◆ MATERIAL

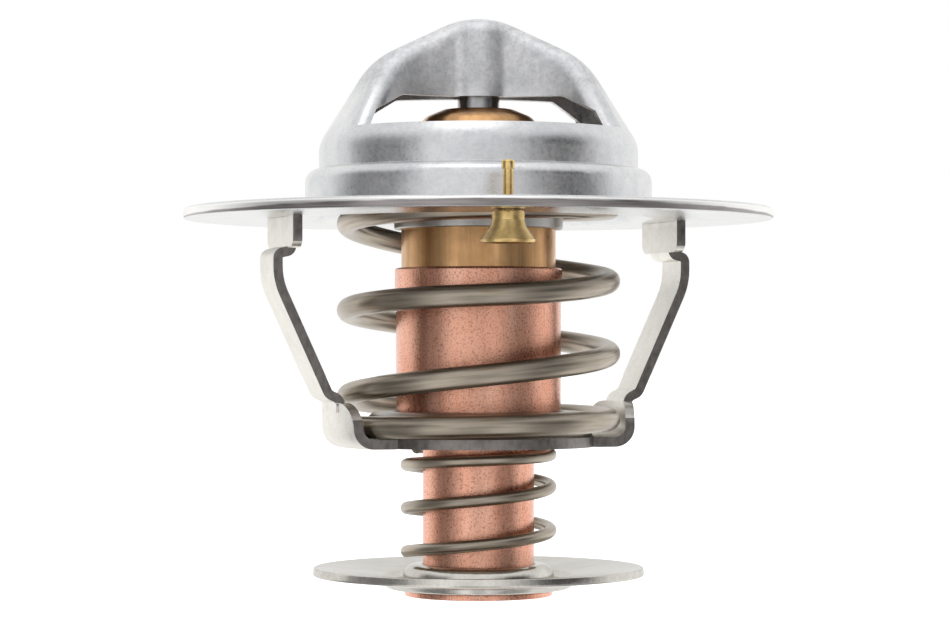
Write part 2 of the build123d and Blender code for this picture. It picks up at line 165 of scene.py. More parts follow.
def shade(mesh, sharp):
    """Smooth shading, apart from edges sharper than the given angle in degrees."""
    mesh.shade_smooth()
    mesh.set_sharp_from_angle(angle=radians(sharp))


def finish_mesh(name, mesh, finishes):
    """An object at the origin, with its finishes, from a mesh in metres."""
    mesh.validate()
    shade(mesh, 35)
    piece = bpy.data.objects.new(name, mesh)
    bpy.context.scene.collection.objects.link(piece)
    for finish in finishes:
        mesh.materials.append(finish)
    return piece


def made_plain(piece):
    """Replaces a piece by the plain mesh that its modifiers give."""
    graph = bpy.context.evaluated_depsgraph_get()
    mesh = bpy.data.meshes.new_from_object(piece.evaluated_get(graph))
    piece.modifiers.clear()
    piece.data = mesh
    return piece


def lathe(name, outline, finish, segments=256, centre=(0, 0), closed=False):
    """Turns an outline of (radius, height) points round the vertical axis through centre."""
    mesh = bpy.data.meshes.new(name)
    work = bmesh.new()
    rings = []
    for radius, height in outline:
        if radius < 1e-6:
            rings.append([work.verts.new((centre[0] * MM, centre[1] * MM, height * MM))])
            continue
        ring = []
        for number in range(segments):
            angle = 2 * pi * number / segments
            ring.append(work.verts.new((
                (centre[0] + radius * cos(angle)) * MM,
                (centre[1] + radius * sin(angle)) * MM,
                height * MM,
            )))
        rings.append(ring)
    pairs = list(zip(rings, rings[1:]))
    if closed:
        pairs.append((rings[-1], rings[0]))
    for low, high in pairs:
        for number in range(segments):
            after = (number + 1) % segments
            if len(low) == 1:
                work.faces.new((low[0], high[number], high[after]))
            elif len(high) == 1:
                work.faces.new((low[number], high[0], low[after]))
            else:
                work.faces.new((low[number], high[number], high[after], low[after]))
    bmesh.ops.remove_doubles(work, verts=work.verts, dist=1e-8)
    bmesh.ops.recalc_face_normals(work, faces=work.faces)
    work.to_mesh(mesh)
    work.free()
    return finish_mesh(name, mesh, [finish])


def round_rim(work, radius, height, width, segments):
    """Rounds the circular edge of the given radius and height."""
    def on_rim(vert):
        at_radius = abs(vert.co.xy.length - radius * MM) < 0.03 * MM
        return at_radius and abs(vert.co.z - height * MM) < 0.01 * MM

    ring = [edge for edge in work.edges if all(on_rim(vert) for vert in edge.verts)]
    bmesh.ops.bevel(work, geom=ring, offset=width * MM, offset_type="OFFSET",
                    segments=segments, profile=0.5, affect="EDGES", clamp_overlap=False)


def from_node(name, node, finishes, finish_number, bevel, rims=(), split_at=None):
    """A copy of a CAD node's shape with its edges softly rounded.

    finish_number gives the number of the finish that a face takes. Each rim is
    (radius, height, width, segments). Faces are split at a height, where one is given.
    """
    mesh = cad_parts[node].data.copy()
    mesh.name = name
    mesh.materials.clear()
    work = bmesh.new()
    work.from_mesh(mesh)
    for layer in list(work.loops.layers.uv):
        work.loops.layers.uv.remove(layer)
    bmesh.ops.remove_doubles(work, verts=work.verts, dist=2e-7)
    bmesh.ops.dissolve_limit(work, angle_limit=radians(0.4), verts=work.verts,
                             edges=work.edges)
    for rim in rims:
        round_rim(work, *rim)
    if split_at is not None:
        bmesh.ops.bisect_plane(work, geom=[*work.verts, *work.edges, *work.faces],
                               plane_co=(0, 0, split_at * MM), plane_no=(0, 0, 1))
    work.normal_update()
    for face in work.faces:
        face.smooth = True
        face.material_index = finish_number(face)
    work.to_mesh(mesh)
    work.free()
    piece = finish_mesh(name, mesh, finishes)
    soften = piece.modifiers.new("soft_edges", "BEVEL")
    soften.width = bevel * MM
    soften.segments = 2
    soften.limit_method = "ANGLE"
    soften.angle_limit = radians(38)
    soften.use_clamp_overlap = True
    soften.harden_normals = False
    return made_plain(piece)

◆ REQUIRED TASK
Restate the first line and every line after it, word for word, stopping once the line with "mesh.set_sharp_from_angle(angle=radians(sharp))" is done.

◆ RESPONSE
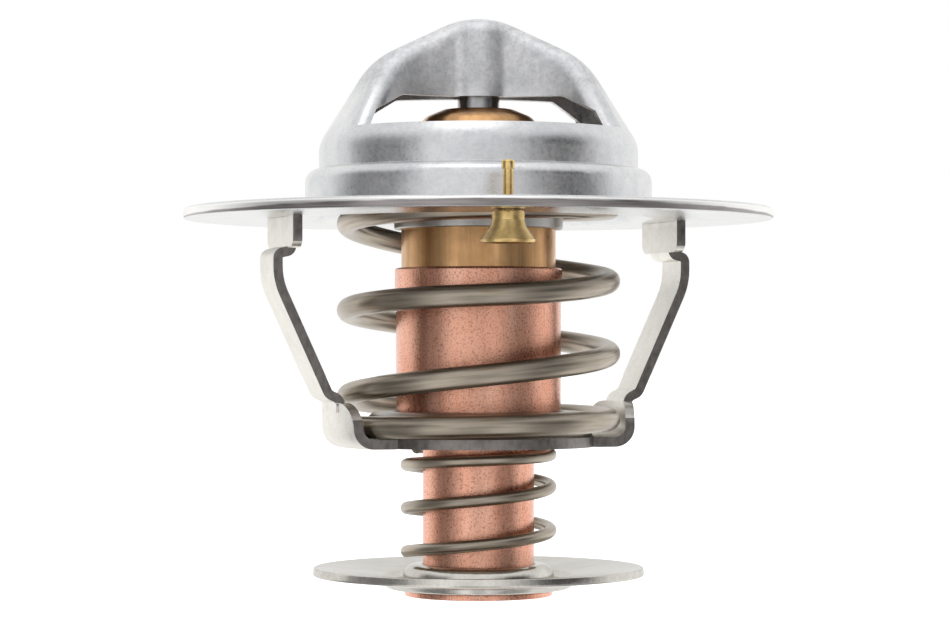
Write part 2 of the build123d and Blender code for this picture. It picks up at line 165 of scene.py. More parts follow.
def shade(mesh, sharp):
    """Smooth shading, apart from edges sharper than the given angle in degrees."""
    mesh.shade_smooth()
    mesh.set_sharp_from_angle(angle=radians(sharp))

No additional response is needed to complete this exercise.